Published May 16, 2014
The global sugar surplus era is coming to an end.
After three straight years of big surpluses, the sugar market is heading towards a balance or a small deficit next season due to adverse weather in Brazil and Asia, higher-than-expected Chinese demand and steady growth in consumption.
Shifts from surplus to deficit can take several years in the highly cyclical market.
"A lot of the weather problems that we are encountering now are going to have a bigger effect on production next year," Robin Shaw, an analyst at broker Marex Spectron, said.
"With an annual increase in consumption, we're going into a small deficit."
Raw sugar futures on ICE traded near nine-week highs this week at 18.28 cents a lb, supported by worries that El Nino weather could curb output.
The string of surpluses had taken prices from a peak of 36.08 cents in February 2011 to a low of 14.70 cents in January this year.
The International Sugar Organization (ISO) this month said a more balanced sugar market appeared likely in 2014/15 after successively smaller global surpluses in 2012/13 and 2013/14.
"If world production remains stable at the estimated level for this season, the world sugar economy will be in balance," the London-based ISO said in its latest quarterly report.
On the demand side, analysts say Chinese sugar imports have consistently exceeded expectations due to high domestic prices, auguring for further erosion of world surpluses. China is a leading raw sugar importer.
Solid global sugar consumption growth running at some 2.2 to 2.5 percent a year, driven by Asia's fast-growing economies, is contributing to the shift from surplus to a more balanced market.
"Assuming an average growth in global sugar demand at the level of 4 million tonnes (a year), but no considerable increases in the production level, the deficit phase may finally start developing," the ISO said in its report.
On the supply side, a drought in Brazil from November to February has hampered cane plantings, reducing harvest prospects in the world's top sugar producer and exporter.
Furthermore, an increasing likelihood of an El Nino weather pattern is likely to slow harvesting in Brazil later this year and bring unfavorably dry weather to major Asian producers, analysts and traders said.
Marex Spectron's Shaw said El Nino could lead to heavy rains in Brazil around July, hindering cane harvesting.
"Relatively dry weather in Thailand, Australia and Indonesia could mean that farmers will not be able to re-plant as much as they would like," he added.
India, the world's number 2 sugar producer, is set to produce less cane next season due to prospects for a poor monsoon season and because cash-strapped mills are in arrears in payments to cane farmers, analysts say.
"We expect that the volume of cane cut will most likely decline in 2014/15 year-on-year as a result of the arrears situation between growers and millers," said Tracey Allen, commodities analyst with Rabobank International.
"The Indian monsoon will also be an important driver of Indian cane yields, and a drier-than-normal monsoon would drive cane and most likely sugar production lower."
India's monsoon may hit the southern Kerala coast around June 5, the weather office said on Thursday, a delayed onset that raises fears of poor rains in the initial days of a season threatened by El Nino.

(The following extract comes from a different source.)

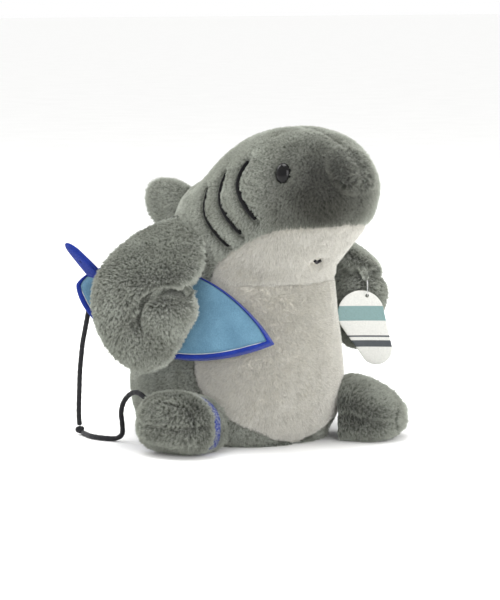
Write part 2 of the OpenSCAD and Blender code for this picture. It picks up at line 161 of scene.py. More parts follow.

Sergey Gudoshnikov, a senior ISO economist, said the extent of the erosion of world sugar surpluses could be linked to expectations over El Nino.
"Weather patterns will have a big effect on the production outlook," he said. "We don't know if it will be a strong El Nino or a weak El Nino. Before we know the strength, it will be difficult to quantify negative effect on global output."
Gudoshnikov said that, despite the shift to a more balanced market, sugar stocks are high. The three years of surpluses amounted to an excess of more than 22 million tonnes of production over consumption.
In October 2014, world stocks could be as high as 80 million tonnes, or more than 45 percent of annual global use of sugar, according to the ISO.
Even though the surplus era is drawing to a close, the big stocks will ensure little risk of any global shortage any time soon.